Story by Sam Walker, WOBX and Joy Crist, Island Free Press
UPDATE, October 1: The U.S. House and Senate have approved a continuing resolution that funds federal government operations through November 17.
President Biden signed the bill into law prior to the end of the fiscal year on Saturday night that, among other things, puts on hold a potential closure of the three national parks located on the Outer Banks.
As another government shutdown looms at 11:59 p.m. on Saturday, the impacts on the Outer Banks’ most visible federal agency – the National Park Service – will depend on how long the Congressional impasse lasts and whether steps are taken by The White House to limit what operations and services have to be stopped.
The timing for a shutdown couldn’t be worse for visitors and locals who enjoy the activities available at the National Park Service Outer Banks Group’s three parks: Cape Hatteras National Seashore, Wright Brothers National Memorial, and Fort Raleigh National Historic Site.
It would be the third shuttering of most federal government operations in the last decade.
National Park Service officials have not been able to comment on what their plans are if the shutdown happens starting this Sunday morning.
The Department of the Interior’s preparations for a shutdown are not available online, as The White House webpage link is dead to a plan dating back to 2017.
With no federal government spending plan or continuing resolution in place, parks would lack the regular funds used for daily operations, NC Newsline reports.
The National Park Service furloughed about seven out of every eight workers during shutdowns in October 2013 and December 2018-January 2019, according to a report last week from the Congressional Research Service.

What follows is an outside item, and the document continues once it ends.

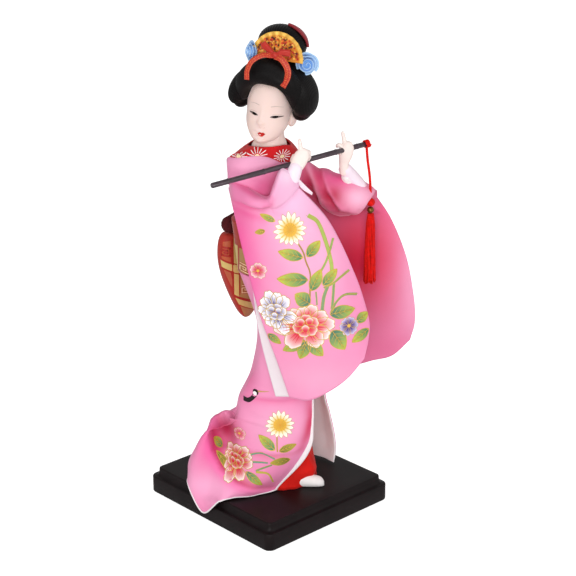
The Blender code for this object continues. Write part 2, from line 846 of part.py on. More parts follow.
FINGER = (1.5, 1.4, 1.1)
hand_right = hand(
    "hand_right",
    (
        (13.6, 19.6, 214.5), (15.4, 19.2, 218.5), (17.6, 19.0, 223.0), (20.2, 18.6, 228.0),
        (21.4, 18.4, 230.6),
    ),
    ((3.0, 2.5), (3.2, 2.6), (4.4, 2.8), (4.4, 2.5), (3.2, 1.9)),
    (
        (((19.4, 18.6, 228.0), (19.4, 18.2, 232.5), (18.8, 17.6, 237.0)), FINGER),
        (((22.0, 18.4, 230.4), (24.2, 16.6, 229.6), (24.2, 14.0, 226.8)), FINGER),
        (((22.4, 18.4, 227.6), (24.4, 16.4, 227.0), (24.0, 13.8, 224.4)), FINGER),
        (((15.4, 19.0, 220.5), (14.6, 17.0, 224.5), (15.4, 14.6, 227.0)), FINGER),
    ),
)
hand_left = hand(
    "hand_left",
    (
        (46.2, -5.6, 211.5), (45.8, -4.6, 217.0), (46.6, -3.2, 222.0), (47.6, -2.4, 227.0),
        (47.8, -2.4, 229.4),
    ),
    ((3.0, 2.5), (3.0, 2.5), (4.0, 2.7), (4.0, 2.4), (3.0, 1.9)),
    (
        (((46.2, -2.6, 228.0), (45.6, -3.0, 232.0), (44.8, -3.4, 236.0)), FINGER),
        (((44.6, -3.0, 227.8), (42.4, -2.4, 228.8), (41.6, -4.6, 227.6)), FINGER),
        (((44.4, -3.2, 224.8), (42.0, -1.6, 225.0), (41.4, -4.4, 223.4)), FINGER),
        (((48.8, -3.6, 222.0), (50.4, -4.8, 226.0), (49.0, -6.4, 229.0)), FINGER),
    ),
)
for palm in (hand_right, hand_left):
    clear(palm, flute, gap=0.12)

arm_right = limb(
    "arm_right",
    posed_all(((-15, 21.5, 203), (-8, 25.5, 203.6), (0, 26, 206), (7, 24, 210), (12.0, 20.6, 213.2))),
    (3.6, 3.8, 3.8, 3.4, 2.8),
    7,
    10,
    cotton,
)
arm_left = limb(
    "arm_left",
    posed_all(
        ((31, -15, 206), (38, -14, 202), (45.5, -12.5, 201.5), (48.5, -9.5, 204), (47.0, -6.6, 208.6)),
    ),
    (3.6, 3.8, 3.8, 3.4, 2.8),
    7,
    10,
    cotton,
)
clear(arm_right, bodice, hand_right)
clear(arm_left, bodice, hand_left)

cuff_right = limb(
    "cuff_right", posed_all(
        ((9.6, 22.0, 212.0), (12.0, 20.6, 214.4), (14.4, 19.5, 217.2)),
    ), (4.6, 4.4, 3.9), 4, 12, white_silk, blunt=0.05
)
cuff_left = limb(
    "cuff_left", posed_all(
        ((51.5, -10.5, 203.0), (49.0, -8.5, 207.5), (46.4, -6.2, 212.8)),
    ), (6.6, 5.4, 3.9), 4, 12, white_silk, blunt=0.05
)
room_right, room_left = grown(cuff_right, GAP), grown(cuff_left, GAP)
clear(cuff_right, arm_right, hand_right)
clear(cuff_left, arm_left, hand_left)

# Obi: a band round the waist, the flat bow behind, and the small pad over it
obi_levels = (WAIST_Z + GAP, 156, 168, 184, OBI_TOP - GAP)
obi_band = sleeve_of(
    "obi_band",
    [trunk_ring(z, OBI_CLOTH) for z in obi_levels] + [trunk_ring(z, GAP) for z in reversed(obi_levels)],
    brocade,
)
BOW_BACK = 17.3
BOW_MIDDLE = 4.0
BOW_SHAPE = (
    (175.5, 14.0, 2.0),
    (174.0, 19.0, 5.5),
    (168.0, 21.5, 7.0),
    (158.0, 22.0, 7.4),
    (148.0, 20.0, 7.0),
    (138.0, 16.0, 6.0),
    (128.0, 11.5, 4.8),
    (119.0, 6.5, 3.4),
    (114.5, 2.6, 1.6),
)
obi_bow = loft(
    "obi_bow",
    [oval(w, d, z, 20, (BOW_MIDDLE, BOW_BACK + 7.0), 2.8) for z, w, d in BOW_SHAPE],
    brocade,
)
clear(obi_bow, obi_band, gap=SEAT)
obi_pad = limb(
    "obi_pad", (
        (-12.5, 20.5, 181.0), (3, 22.0, 182.0), (19.5, 20.5, 181.0),
    ), (5.0, 5.8, 5.0), 6, 12, maroon, blunt=0.7
)
clear(obi_pad, obi_band, obi_bow, gap=SEAT)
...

However, the Interior Department took different approaches to visitor access in each shutdown under presidents of different parties.
In 2013, under Democratic President Barack Obama, the three park facilities were shuttered and visitors were told to leave during the partial government shutdown that lasted 16 days.
That full closure happened when the fall fishing season was in high gear and large numbers of sea turtle nests were inside their hatch windows from Coquina Beach to Ocracoke Inlet.
Park roads to the Cape Hatteras and Bodie Island lighthouses, beach access parking areas, and off-road vehicle ramps were blocked. The First Flight, Billy Mitchell and Ocracoke airstrips were shut down.
The closure spurred a protest in Buxton, with 100 to 150 people marching from N.C. 12 to the old Cape Hatteras Lighthouse site.
Nationally, the 16-day 2013 shutdown resulted in a loss of $2.4 million to the Outer Banks economy alone, according to a 2014 NPS report cited by the Congressional Research Service.
In 2018 and 2019, under Republican Donald Trump, most parks remained at least partially open with services reduced. In part, that approach relied on visitor fees, which an independent federal oversight agency said was likely illegal.
The gates were still closed to areas like the Wright Brothers National Memorial, but that didn’t stop visitors from trying to access the grounds in Kill Devil Hills.
Vehicles filled the entrance gate area along U.S. 158 on the first day before cones were put in place to block the driveway.
That shutdown lasted 35 days and was over December and January, when visitor levels are usually at their lowest. 7 to 10 staff members (mainly law enforcement rangers) of the Park Service’s 90 total employees in the Outer Banks Group were working intermittently, while all other personnel were furloughed.
It was marked by vandalism and trash piling up at parks across the country, as well as incidents of people illegally driving on the Cape Hatteras National Seashore beaches, illegal camping on the beach, and isolated damage to facilities.
Outer Banks residents, businesses, civic organizations, and local governments stepped in to help the Park Service, U.S. Coast Guard, and other federal workers who lost their primary source of income. The Town of Manteo waved late fees on utilities and other payments, and local restaurants offered free meals and food pantries extended hours.
The shutdown delayed several projects that had been planned for 2019 in the parks. But it did not slow visitation that year, which set a new record that has since been eclipsed.
N.C. Newsline reports that U.S. Sen. John Barrasso, a Wyoming Republican and ranking member of the Senate Energy and Natural Resources Committee that has jurisdiction over the Park Service, wrote to Interior Secretary Deb Haaland last week asking to use visitor fees to cover operational costs during a shutdown.
The NPS used fees collected under the Federal Lands Recreation Enhancement Act to keep parks open to visitors during the last shutdown and could do so again, he said.
“Your judicious use of FLREA fees will protect the millions of people who plan and save for trips to these special places, ensure that gateway communities that rely on park visitation for jobs and economic stabilities do not needless suffer, and sustain the dedicated National Park Service employees who rely on a regular paycheck,” Barrasso wrote.
But the Trump administration’s use of those funds was illegal, the Government Accountability Office found, as those fees were supposed to be used for other purposes.
So if Congress decides not to act before Saturday night, and at least come up with a temporary solution, there’s a good chance the chains will be up at the ramps and the doors locked on the bathrooms at the Outer Banks’ national parks when the sun rises Sunday morning.